What a difference a year makes. A year ago our city councillors were wringing their collective hands over utility policy, or the lack thereof. One by one, councillors were asked if the delay in deciding the fate of utility rates was linked to an impending municipal election. Here’s what some councillors told the Gazette last October:
Mayor Nolan Crouse: “Because if it was going to affect the next council more than this council, I thought it was the next council’s decision … so I guess I’d call that political because there’s no administrative reason necessarily to not have proceeded.”
Coun. Wes Brodhead: “I wouldn’t say that was the sole motivation but when you’re, at the time, four months away from ending your terms, big decisions like that you don’t want to avoid them unnecessarily but if time is not of the essence and you have an opportunity to allow a new council to weigh in on that, that’s not such a bad plan either.”
Coun. Cam MacKay, who told the Gazette the delay might have been in part political, but it also allows councillors more time to understand a complex matter: “We’ve got a problem and our problem is we have to build a really expensive pump house in a short period of time.

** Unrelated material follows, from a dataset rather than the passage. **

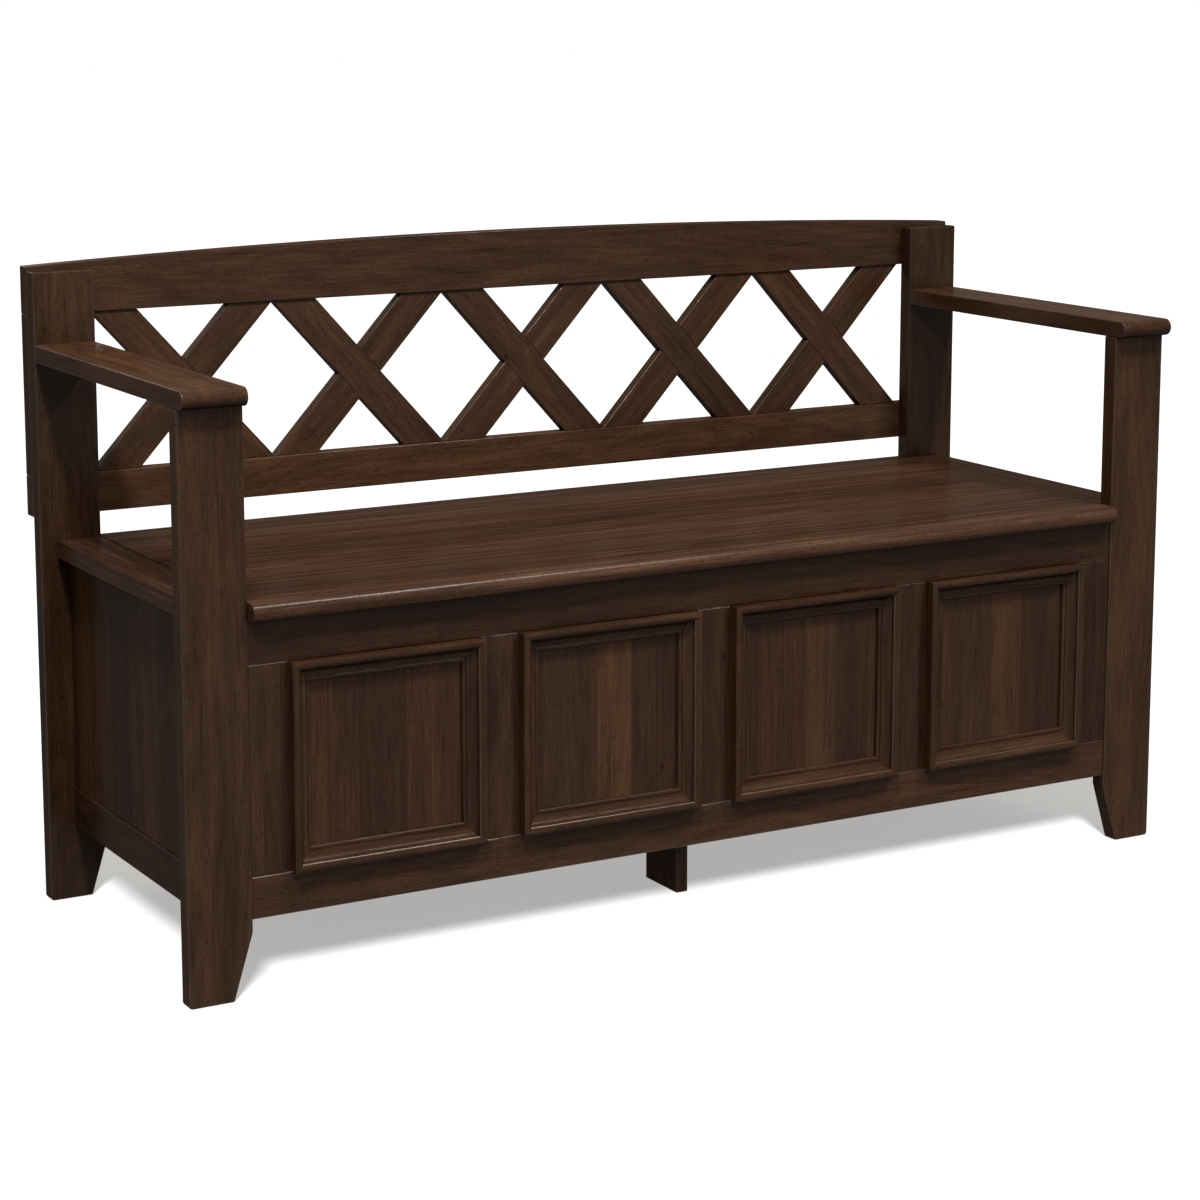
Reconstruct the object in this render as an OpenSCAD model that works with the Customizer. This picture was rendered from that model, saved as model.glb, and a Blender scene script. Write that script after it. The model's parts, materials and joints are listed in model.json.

I think it’s a good opportunity for us to move away from this pay now model.”
Most of the councillors did a lot of bobbing and weaving – even Muhammad Ali would have had a hard time cornering them. The only councillor who was prepared to make a decision on utilities was Cathy Heron: “I was … extremely disappointed that we did not move forward on it. I don’t know if it was a political move by some to postpone it so it didn’t become an election issue, but the day that we talked about it I was ready to have a good debate and discussion and make some decisions.”
In April, 2013, the standing committee on finance directed administration to draft the budget with a 6.5 per cent utility rate increase, even though council possessed information that told it the rates would have to increase by 9.5 per cent if the utility model was to be sustainable. The newly-elected council rubberstamped the recommendation last December. The end result? Next year’s utilities are projected to have a supplemental capital fee of $23.55 per month tagged on to it, and by 2020 the fee is projected to increase to $26.75.
The previous council obviously saw the utility policy storm brewing long before the election year, otherwise it wouldn’t have hired a consultant to study the utility model. The study concluded the city stop using the MSI (a provincial government grant) in utility planning and recommended the city consider taking on debt for growth projects – a subject we believe needs a community-wide discussion.
The previous council chose political expediency over prudent utility planning. Councillors didn’t want to deal with a large rate increase going into an election year. So what to do now? We all know that council will be cutting back the administration’s proposed 3.42 per cent tax increase for 2015. That game gets played every year. Will this council cut even deeper to offset the utility bill increase?